**DIRECTIVE:**
Output the lines below exactly, please, from the first line until the line with "return self.points[i] +", counting both.

**DATA SHOWN:**

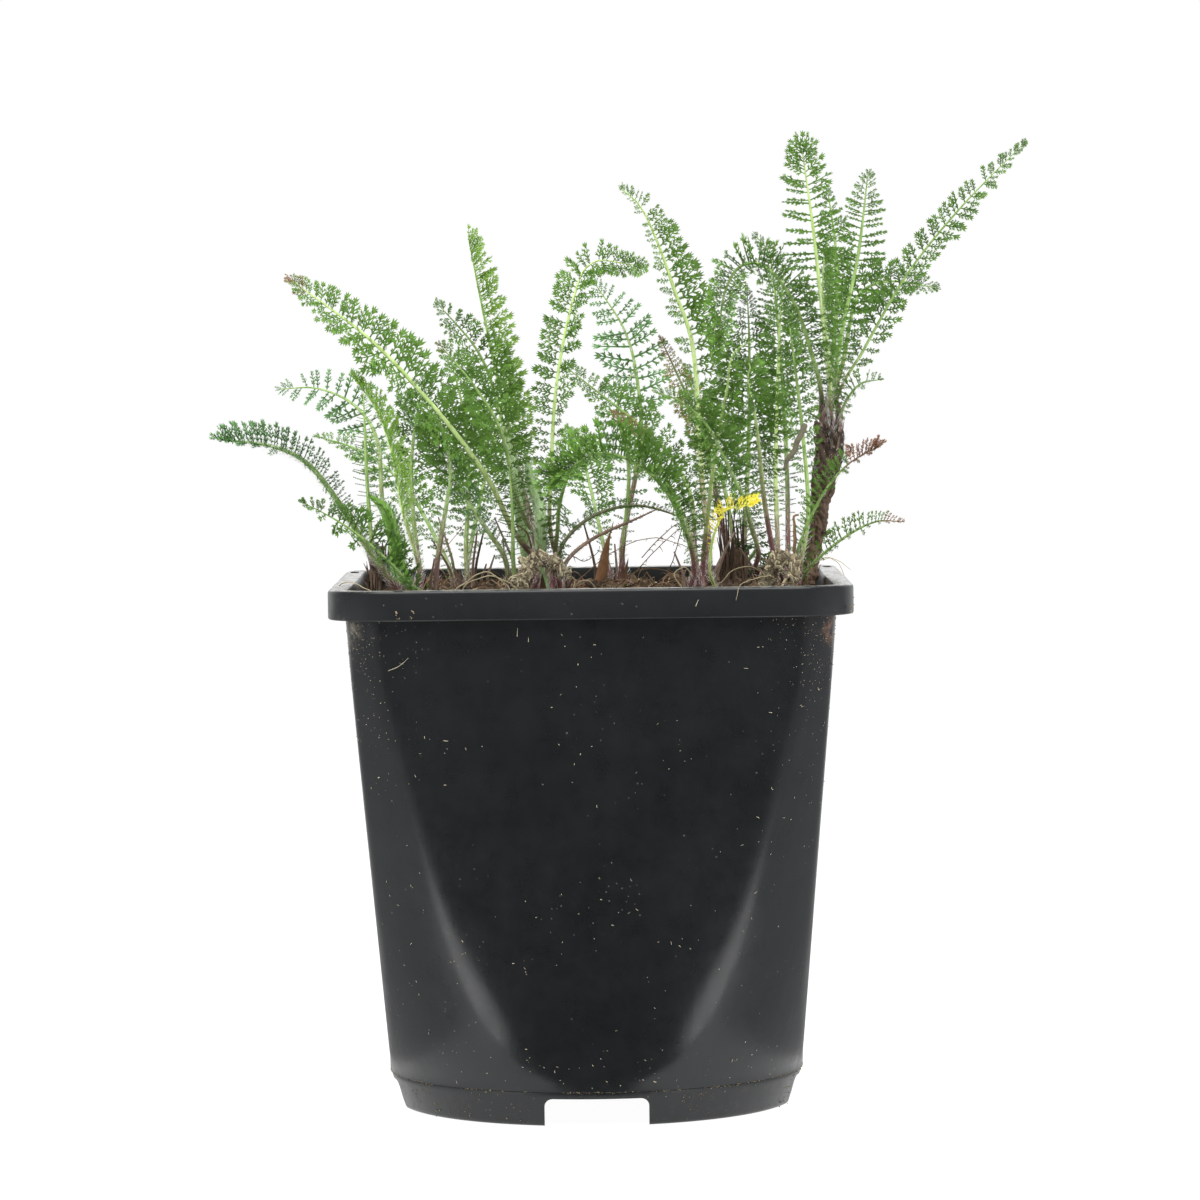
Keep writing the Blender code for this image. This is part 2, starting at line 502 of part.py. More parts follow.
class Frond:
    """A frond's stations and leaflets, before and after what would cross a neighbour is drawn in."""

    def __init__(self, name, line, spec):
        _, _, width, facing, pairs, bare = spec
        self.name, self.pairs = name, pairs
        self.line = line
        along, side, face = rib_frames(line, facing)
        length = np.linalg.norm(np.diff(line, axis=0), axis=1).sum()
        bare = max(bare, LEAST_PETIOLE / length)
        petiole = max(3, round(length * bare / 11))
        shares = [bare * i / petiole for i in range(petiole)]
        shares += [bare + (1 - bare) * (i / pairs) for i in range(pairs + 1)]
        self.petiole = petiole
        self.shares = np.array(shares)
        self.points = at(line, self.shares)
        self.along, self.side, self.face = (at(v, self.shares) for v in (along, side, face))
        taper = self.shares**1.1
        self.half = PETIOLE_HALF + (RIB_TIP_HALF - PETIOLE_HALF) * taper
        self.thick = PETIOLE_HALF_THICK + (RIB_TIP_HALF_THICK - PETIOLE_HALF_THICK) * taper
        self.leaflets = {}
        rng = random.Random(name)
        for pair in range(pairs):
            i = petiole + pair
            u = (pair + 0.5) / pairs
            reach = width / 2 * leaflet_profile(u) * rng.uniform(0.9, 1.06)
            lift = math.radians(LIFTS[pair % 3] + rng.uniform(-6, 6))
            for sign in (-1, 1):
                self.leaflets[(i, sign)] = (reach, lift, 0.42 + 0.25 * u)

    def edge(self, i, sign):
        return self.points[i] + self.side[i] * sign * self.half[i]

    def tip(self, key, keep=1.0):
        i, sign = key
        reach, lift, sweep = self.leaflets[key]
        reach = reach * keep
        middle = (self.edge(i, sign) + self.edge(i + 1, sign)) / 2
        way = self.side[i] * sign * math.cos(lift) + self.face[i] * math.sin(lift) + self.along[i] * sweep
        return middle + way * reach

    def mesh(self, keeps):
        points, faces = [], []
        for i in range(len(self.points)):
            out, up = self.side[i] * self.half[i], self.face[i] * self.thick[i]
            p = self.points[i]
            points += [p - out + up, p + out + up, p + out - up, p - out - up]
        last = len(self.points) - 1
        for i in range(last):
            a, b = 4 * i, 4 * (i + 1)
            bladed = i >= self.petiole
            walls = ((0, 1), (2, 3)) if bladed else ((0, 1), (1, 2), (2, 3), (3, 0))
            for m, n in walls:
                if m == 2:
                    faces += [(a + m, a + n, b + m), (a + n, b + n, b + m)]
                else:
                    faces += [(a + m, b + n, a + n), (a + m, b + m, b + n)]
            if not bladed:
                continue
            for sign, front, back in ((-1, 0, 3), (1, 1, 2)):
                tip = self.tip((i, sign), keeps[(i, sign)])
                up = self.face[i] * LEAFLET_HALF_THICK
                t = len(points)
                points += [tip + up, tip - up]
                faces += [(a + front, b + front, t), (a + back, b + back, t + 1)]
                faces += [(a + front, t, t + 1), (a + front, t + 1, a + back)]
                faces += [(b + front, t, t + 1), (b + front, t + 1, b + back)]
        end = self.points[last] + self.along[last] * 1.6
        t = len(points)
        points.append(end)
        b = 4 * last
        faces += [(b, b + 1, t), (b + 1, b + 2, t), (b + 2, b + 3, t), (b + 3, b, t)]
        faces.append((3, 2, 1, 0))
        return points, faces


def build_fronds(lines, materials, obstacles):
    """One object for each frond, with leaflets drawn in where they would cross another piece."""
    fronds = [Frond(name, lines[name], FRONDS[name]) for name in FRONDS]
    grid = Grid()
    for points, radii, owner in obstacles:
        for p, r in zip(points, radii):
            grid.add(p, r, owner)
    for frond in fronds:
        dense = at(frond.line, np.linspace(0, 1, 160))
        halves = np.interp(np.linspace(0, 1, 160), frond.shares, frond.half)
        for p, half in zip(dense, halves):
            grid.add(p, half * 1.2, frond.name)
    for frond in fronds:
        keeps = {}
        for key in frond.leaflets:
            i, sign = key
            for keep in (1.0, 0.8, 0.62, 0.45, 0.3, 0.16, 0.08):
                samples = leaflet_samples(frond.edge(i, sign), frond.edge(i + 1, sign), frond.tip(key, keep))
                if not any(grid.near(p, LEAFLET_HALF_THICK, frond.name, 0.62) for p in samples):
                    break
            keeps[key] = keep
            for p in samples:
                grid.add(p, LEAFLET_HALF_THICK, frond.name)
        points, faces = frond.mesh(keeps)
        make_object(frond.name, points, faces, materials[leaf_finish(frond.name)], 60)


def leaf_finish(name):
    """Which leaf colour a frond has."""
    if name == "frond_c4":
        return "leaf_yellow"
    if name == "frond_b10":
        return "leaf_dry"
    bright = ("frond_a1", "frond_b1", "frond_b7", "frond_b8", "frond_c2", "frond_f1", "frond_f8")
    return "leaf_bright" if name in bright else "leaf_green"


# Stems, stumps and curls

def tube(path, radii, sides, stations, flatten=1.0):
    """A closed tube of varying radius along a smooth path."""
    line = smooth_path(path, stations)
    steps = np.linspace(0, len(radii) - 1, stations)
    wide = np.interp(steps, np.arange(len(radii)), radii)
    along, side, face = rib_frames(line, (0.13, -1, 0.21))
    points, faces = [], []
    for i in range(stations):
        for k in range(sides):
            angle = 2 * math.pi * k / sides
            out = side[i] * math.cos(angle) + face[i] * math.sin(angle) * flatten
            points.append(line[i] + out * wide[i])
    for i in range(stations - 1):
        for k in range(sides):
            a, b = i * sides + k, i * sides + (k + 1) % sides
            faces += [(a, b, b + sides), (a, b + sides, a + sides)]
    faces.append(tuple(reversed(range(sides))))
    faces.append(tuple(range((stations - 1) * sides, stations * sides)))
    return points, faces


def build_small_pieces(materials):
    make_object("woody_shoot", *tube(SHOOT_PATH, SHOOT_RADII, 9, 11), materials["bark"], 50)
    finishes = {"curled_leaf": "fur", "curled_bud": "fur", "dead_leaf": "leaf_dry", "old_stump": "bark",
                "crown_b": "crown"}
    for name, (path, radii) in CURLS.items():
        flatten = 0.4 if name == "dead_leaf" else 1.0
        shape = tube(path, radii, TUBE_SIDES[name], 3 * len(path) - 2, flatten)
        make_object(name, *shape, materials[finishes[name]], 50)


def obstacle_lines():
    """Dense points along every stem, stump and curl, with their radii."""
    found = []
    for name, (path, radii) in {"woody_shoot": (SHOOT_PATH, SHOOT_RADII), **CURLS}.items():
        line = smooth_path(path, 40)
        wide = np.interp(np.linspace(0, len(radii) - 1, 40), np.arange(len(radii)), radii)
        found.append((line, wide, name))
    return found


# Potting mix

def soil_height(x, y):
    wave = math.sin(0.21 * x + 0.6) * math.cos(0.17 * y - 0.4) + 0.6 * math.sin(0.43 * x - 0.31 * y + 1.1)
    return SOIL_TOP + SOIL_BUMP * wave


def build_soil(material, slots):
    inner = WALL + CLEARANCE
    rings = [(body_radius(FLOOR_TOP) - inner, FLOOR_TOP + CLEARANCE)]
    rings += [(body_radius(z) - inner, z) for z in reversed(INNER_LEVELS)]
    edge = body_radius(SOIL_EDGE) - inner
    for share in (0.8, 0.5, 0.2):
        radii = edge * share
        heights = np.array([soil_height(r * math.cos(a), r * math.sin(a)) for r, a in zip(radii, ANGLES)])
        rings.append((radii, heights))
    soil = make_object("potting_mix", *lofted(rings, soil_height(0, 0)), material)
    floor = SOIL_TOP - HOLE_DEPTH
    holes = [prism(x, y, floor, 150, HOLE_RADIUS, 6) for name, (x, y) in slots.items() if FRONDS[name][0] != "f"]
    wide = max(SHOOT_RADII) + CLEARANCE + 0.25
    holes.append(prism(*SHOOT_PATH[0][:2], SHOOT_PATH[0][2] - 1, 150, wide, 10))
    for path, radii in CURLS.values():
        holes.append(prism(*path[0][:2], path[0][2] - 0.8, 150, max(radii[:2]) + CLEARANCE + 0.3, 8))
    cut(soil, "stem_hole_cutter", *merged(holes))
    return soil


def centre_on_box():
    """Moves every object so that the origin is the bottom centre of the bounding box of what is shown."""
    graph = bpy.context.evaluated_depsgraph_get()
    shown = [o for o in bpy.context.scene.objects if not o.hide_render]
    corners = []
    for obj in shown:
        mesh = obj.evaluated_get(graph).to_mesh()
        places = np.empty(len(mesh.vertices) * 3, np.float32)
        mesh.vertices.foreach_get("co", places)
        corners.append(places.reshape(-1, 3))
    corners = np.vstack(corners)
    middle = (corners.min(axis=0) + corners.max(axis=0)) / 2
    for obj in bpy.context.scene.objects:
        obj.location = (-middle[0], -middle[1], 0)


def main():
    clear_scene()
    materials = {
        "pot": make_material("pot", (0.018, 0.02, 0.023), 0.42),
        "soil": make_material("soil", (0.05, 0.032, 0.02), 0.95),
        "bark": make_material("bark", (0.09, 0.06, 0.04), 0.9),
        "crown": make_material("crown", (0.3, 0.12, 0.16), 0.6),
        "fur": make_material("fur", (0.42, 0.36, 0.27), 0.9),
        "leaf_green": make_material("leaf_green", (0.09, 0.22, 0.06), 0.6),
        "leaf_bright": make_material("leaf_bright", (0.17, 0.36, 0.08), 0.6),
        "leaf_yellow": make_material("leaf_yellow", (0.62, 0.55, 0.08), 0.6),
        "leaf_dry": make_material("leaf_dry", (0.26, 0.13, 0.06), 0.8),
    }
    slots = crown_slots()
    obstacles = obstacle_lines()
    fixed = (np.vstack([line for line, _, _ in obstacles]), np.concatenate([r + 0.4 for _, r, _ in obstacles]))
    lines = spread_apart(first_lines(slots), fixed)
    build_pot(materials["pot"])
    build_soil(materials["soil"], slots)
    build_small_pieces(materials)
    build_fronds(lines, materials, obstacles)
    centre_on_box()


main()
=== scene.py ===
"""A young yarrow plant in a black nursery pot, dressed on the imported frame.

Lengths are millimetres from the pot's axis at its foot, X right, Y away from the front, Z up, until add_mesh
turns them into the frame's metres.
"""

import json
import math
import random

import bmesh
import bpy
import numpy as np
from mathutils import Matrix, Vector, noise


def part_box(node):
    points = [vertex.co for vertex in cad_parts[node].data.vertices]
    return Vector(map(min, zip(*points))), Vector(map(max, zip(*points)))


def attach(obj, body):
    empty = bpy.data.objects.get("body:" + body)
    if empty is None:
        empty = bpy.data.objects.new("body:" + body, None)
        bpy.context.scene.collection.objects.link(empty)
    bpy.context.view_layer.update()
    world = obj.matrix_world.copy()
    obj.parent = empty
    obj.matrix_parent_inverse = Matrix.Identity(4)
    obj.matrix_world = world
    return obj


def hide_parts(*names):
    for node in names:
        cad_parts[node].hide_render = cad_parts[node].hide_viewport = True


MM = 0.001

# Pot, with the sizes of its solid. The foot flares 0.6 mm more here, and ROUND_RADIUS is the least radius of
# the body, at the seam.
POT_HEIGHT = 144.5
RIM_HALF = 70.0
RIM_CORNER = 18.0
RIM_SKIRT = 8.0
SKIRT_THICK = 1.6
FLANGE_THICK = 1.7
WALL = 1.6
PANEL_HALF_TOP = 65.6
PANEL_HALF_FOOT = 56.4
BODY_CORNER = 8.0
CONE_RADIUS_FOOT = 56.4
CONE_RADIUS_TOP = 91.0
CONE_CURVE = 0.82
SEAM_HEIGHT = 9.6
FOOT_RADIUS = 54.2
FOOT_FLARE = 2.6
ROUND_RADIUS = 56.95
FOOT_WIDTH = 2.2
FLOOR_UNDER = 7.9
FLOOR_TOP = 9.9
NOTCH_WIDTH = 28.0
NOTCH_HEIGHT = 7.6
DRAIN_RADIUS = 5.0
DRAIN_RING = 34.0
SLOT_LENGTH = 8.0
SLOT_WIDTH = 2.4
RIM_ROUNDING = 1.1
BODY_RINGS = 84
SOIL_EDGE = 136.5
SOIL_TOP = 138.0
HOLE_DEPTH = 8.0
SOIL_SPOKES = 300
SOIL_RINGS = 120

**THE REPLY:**
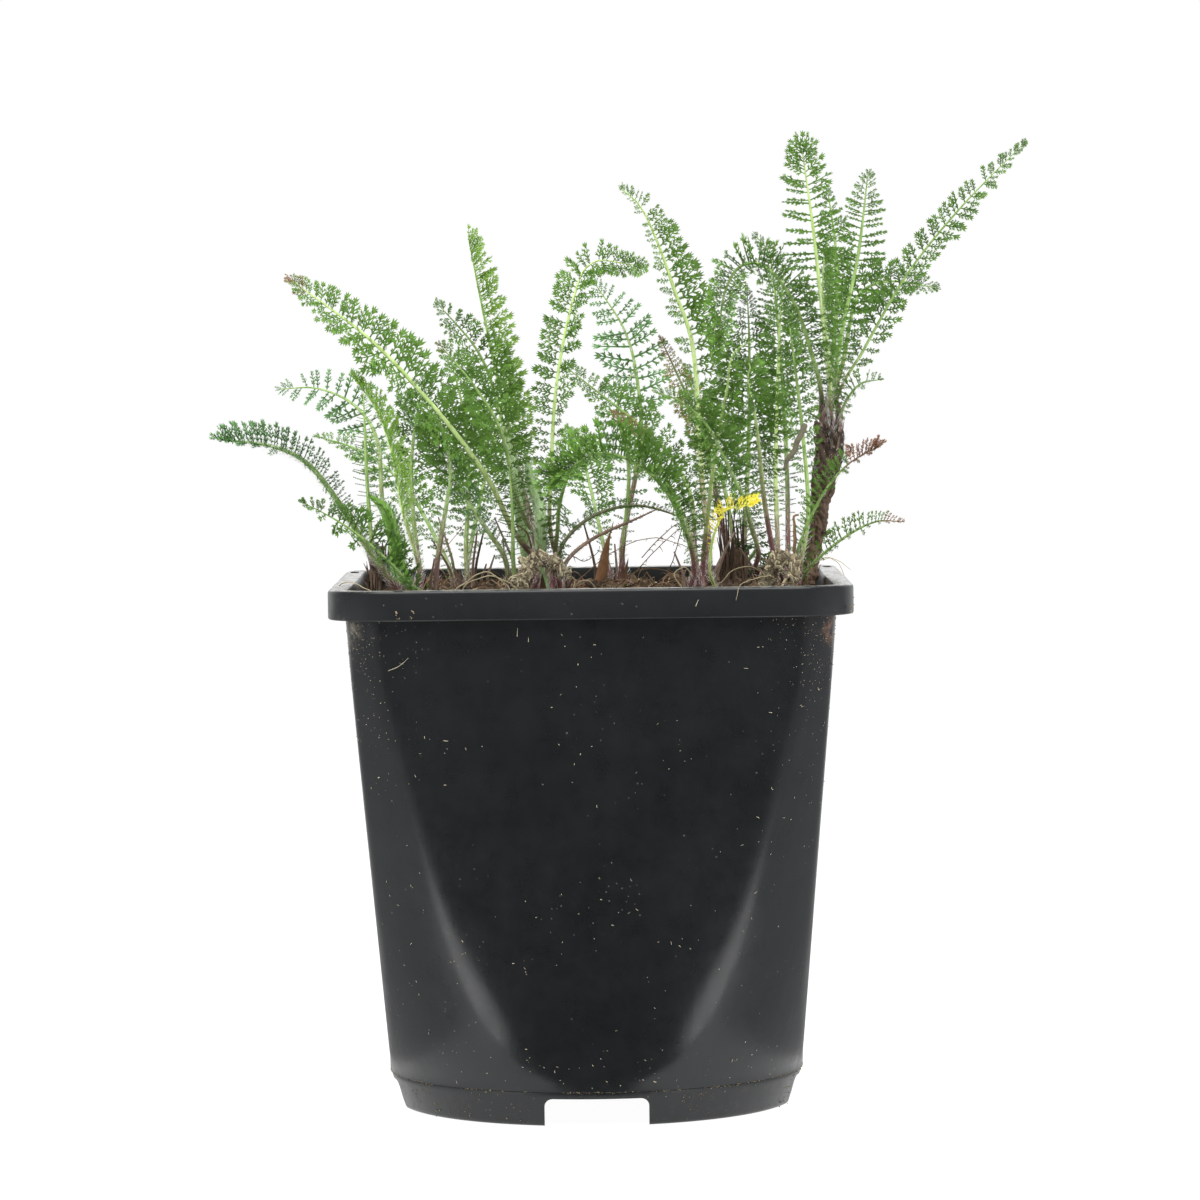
Keep writing the Blender code for this image. This is part 2, starting at line 502 of part.py. More parts follow.
class Frond:
    """A frond's stations and leaflets, before and after what would cross a neighbour is drawn in."""

    def __init__(self, name, line, spec):
        _, _, width, facing, pairs, bare = spec
        self.name, self.pairs = name, pairs
        self.line = line
        along, side, face = rib_frames(line, facing)
        length = np.linalg.norm(np.diff(line, axis=0), axis=1).sum()
        bare = max(bare, LEAST_PETIOLE / length)
        petiole = max(3, round(length * bare / 11))
        shares = [bare * i / petiole for i in range(petiole)]
        shares += [bare + (1 - bare) * (i / pairs) for i in range(pairs + 1)]
        self.petiole = petiole
        self.shares = np.array(shares)
        self.points = at(line, self.shares)
        self.along, self.side, self.face = (at(v, self.shares) for v in (along, side, face))
        taper = self.shares**1.1
        self.half = PETIOLE_HALF + (RIB_TIP_HALF - PETIOLE_HALF) * taper
        self.thick = PETIOLE_HALF_THICK + (RIB_TIP_HALF_THICK - PETIOLE_HALF_THICK) * taper
        self.leaflets = {}
        rng = random.Random(name)
        for pair in range(pairs):
            i = petiole + pair
            u = (pair + 0.5) / pairs
            reach = width / 2 * leaflet_profile(u) * rng.uniform(0.9, 1.06)
            lift = math.radians(LIFTS[pair % 3] + rng.uniform(-6, 6))
            for sign in (-1, 1):
                self.leaflets[(i, sign)] = (reach, lift, 0.42 + 0.25 * u)

    def edge(self, i, sign):
        return self.points[i] + self.side[i] * sign * self.half[i]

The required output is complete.